Search code examples
hadoophivehdfssqoop

Questions about Hive


I have this environment:

  • Haddop environment (1 master, 4 slaves) with several applications: ambari, hue, hive, sqoop, hdfs ... Server in production (separate from hadoop) with mysql database.

My goal is:

  • Optimize the queries made on this mysql server that are slow to execute today.

What did I do:

  • I imported the mysql data to HDFS using Sqoop.

My doubts:

  1. I can not make selects direct in HDFS using Hive?
  2. Do I have to load the data into Hive and make the queries?
  3. If new data is entered into the mysql database, what is the best way to get this data and insert it into HDFS and then insert it into Hive again? (Maybe in real time)

Thank you in advance


Solution

  • I can not make selects direct in HDFS using Hive?

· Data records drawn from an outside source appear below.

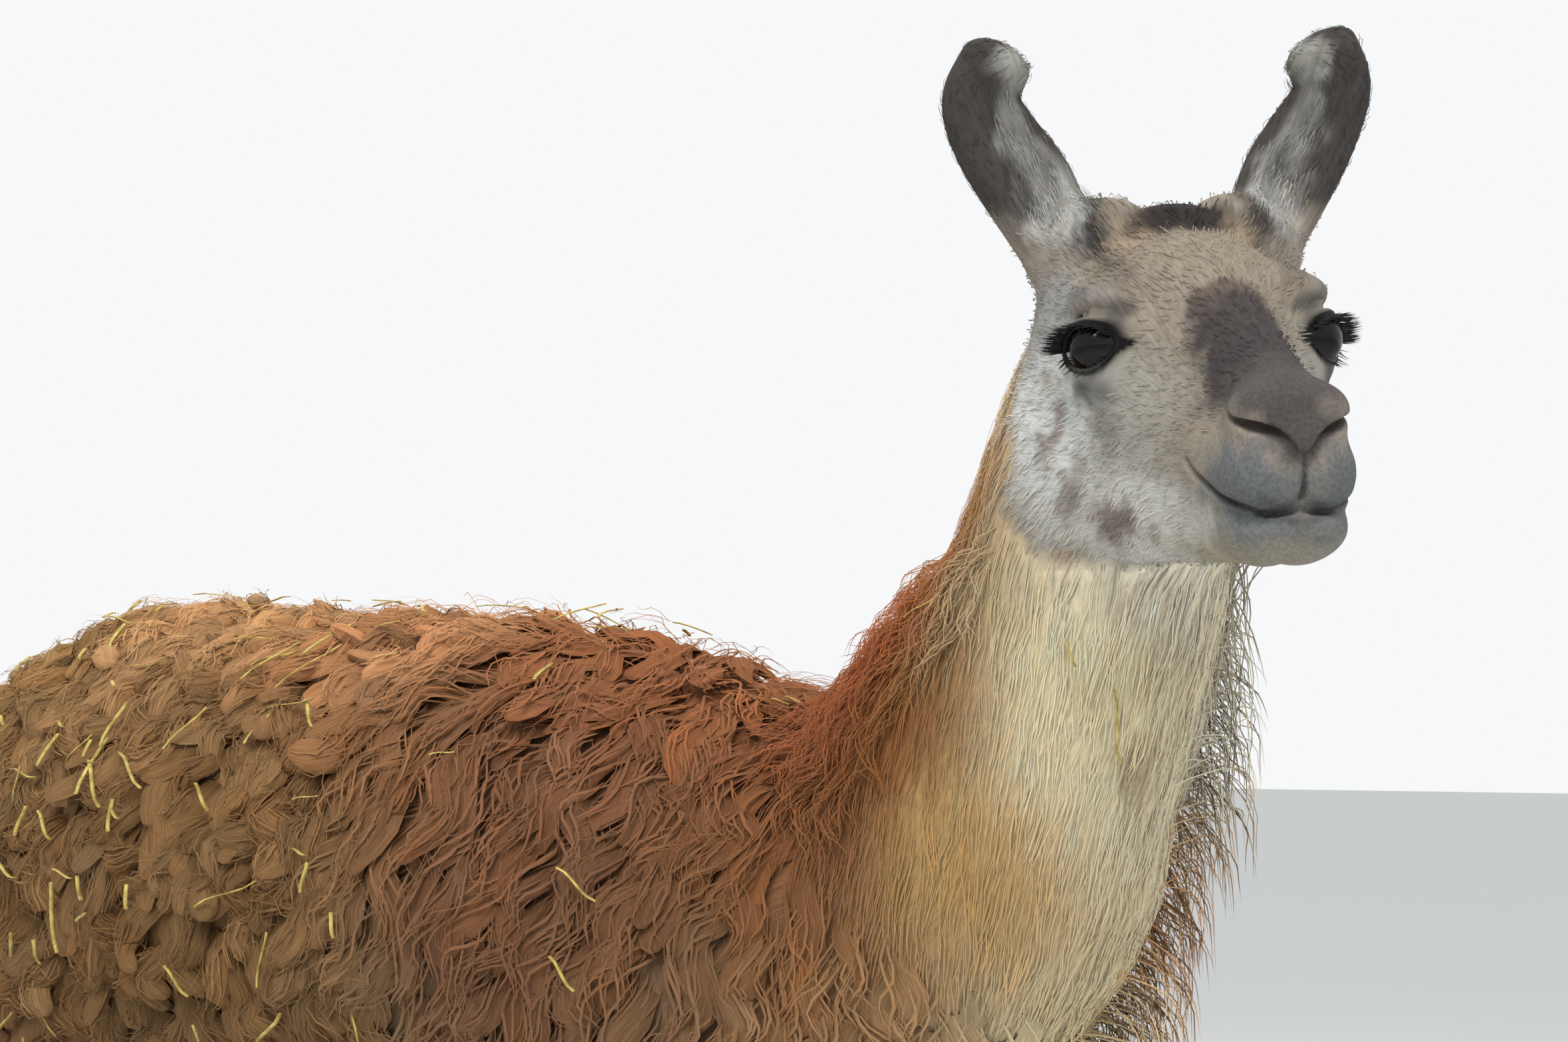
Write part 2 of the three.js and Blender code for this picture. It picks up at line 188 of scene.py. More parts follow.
LIP = [(16, -147, -87, 20, 28, 21, 1.5), (11, -147, -116, 19, 24, 13, 1.5)]
NOSTRIL_WING = [(15, -156, -53, 16, 20, 13, 1.5)]
# Grooves of the face: x, y, z, half width and half depth, and no coat.
NOSTRIL = [
    (31, -141, -52, 2.0, 0.9, 0),
    (28, -156, -57, 4.0, 1.6, 0),
    (22, -166, -60, 8.0, 3.0, 0),
    (15, -173, -63, 6.0, 2.6, 0),
    (9, -178, -69, 2.5, 1.2, 0),
    (3, -181, -78, 2.5, 1.1, 0),
]
MOUTH = [
    (41, -103, -78, 2.0, 1.2, 0),
    (40, -112, -84, 3.0, 1.5, 0),
    (36, -134, -93, 4.5, 1.6, 0),
    (29, -160, -102, 5.0, 1.7, 0),
    (17, -167, -106, 5.0, 1.7, 0),
    (0, -174, -101, 5.0, 1.7, 0),
]
LIP_CLEFT = [(0, -183, -77, 1.3, 4.5, 0), (0, -182, -90, 1.4, 5.5, 0), (0, -175, -101, 1.8, 6, 0)]
CHEEK_FOLD = [(33, -121, -46, 2, 2, 0), (38, -117, -62, 2.6, 3.2, 0), (40, -116, -76, 2, 2, 0)]
SOCKET_EDGE = 0.0082  # how far past the opening the skin ends, under the lids


def smooth_row(rows, samples):
    """Rows of numbers on the smooth curve through the given rows."""
    rows = np.array(rows, float)
    rows = np.vstack([2 * rows[0] - rows[1], rows, 2 * rows[-1] - rows[-2]])
    t = (np.arange(samples) / samples)[:, None]
    parts = []
    for a, b, c, d in zip(rows, rows[1:], rows[2:], rows[3:]):
        parts.append(b + (c - a) * t / 2 + (a - 2.5 * b + 2 * c - d / 2) * t**2
                     + (1.5 * b - a / 2 - 1.5 * c + d / 2) * t**3)
    return np.vstack([*parts, rows[-2]])


def ellipsoid(x, y, z, a, b, c):
    """Signed distance, nearly, from an ellipsoid with half axes a, b and c."""
    near = np.sqrt((x / a) ** 2 + (y / b) ** 2 + (z / c) ** 2)
    slope = np.sqrt((x / a**2) ** 2 + (y / b**2) ** 2 + (z / c**2) ** 2)
    return near * (near - 1) / np.maximum(slope, 1e-9)


class Limb:
    """A row of elliptical bars through its stations. Called on points, it gives their signed distance."""

    def __init__(self, stations, bare, samples=4):
        rows = smooth_row(np.array(stations) / 1000, samples)
        self.centre = rows[:, :3]
        self.wide = rows[:, 3] - bare * rows[:, 5]
        self.deep = rows[:, 4] - bare * rows[:, 5]
        step = np.diff(self.centre, axis=0)
        self.length = np.linalg.norm(step, axis=1)
        self.along = step / self.length[:, None]
        side = np.array([1.0, 0, 0]) - self.along * self.along[:, :1]
        self.side = side / np.linalg.norm(side, axis=1)[:, None]
        self.out = np.cross(self.along, self.side)

    def bar(self, i, points):
        offset = points - self.centre[i]
        reach = offset @ self.along[i]
        t = np.clip(reach / self.length[i], 0, 1)
        wide = self.wide[i] + (self.wide[i + 1] - self.wide[i]) * t
        deep = self.deep[i] + (self.deep[i + 1] - self.deep[i]) * t
        short = np.minimum(wide, deep)
        return ellipsoid(offset @ self.side[i], offset @ self.out[i], reach - t * self.length[i], wide,
                         deep, short)

    def __call__(self, points):
        middle = (points.min(axis=0) + points.max(axis=0)) / 2
        spread = np.linalg.norm(points.max(axis=0) - middle)
        away = np.linalg.norm(middle - self.centre, axis=1)
        away = np.minimum(away[1:], away[:-1])
        thick = np.maximum(self.wide, self.deep)
        thin = np.minimum(self.wide, self.deep)
        near = away - np.maximum(thick[1:], thick[:-1]) - self.length / 2 - spread
        far = away - np.minimum(thin[1:], thin[:-1]) + spread
        nearest = np.full(len(points), np.inf)
        for i in np.flatnonzero(near <= far.min() + 0.02):
            nearest = np.minimum(nearest, self.bar(i, points))
        return nearest

    def locate(self, points):
        """How far along the limb each point is, from 0 to 1, and its offset to the side and outwards."""
        best = np.full(len(points), np.inf)
        place = np.zeros((len(points), 3))
        for i, length in enumerate(self.length):
            offset = points - self.centre[i]
            reach = np.clip(offset @ self.along[i], 0, length)
            away = np.linalg.norm(offset - reach[:, None] * self.along[i], axis=1)
            closer = away < best
            best[closer] = away[closer]
            here = np.stack([(i + reach / length) / len(self.length), offset @ self.side[i],
                             offset @ self.out[i]], axis=1)
            place[closer] = here[closer]
        return place.T


def lumps(rows, bare):
    """Ellipsoids given as x, y, z, half width, half length, half height and coat."""

    def field(points):
        each = []
        for x, y, z, a, b, c, coat in np.array(rows) / 1000:
            offset = (points - (x, y, z)).T
            each.append(ellipsoid(*offset, a - bare * coat, b - bare * coat, c - bare * coat))
        return np.min(each, axis=0)

    return field


def blend(size, *fields):
    """Joins fields with a fillet of about the given size in millimetres."""

    def field(points):
        whole = fields[0](points)
        for other in fields[1:]:
            more = other(points)
            h = np.maximum(size / 1000 - np.abs(whole - more), 0)
            whole = np.minimum(whole, more) - h * h / (size / 250)
        return whole

    return field


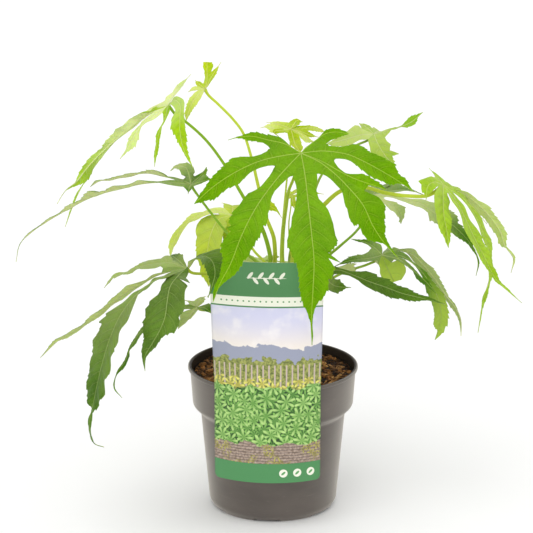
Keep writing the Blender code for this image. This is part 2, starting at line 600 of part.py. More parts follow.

    You can. Create External Table in hive specifying your hdfs location. Then you can perform any HQL over it.

    Do I have to load the data into Hive and make the queries?

    In case of external table, you don't need to load data in hive; your data resides in the same HDFS directory.

    If new data is entered into the mysql database, what is the best way to get this data.

    You can use Sqoop Incremental Import for this. It will fetch only newly added/updated data (depending upon incremental mode). You can create a sqoop job and schedule it as per your need.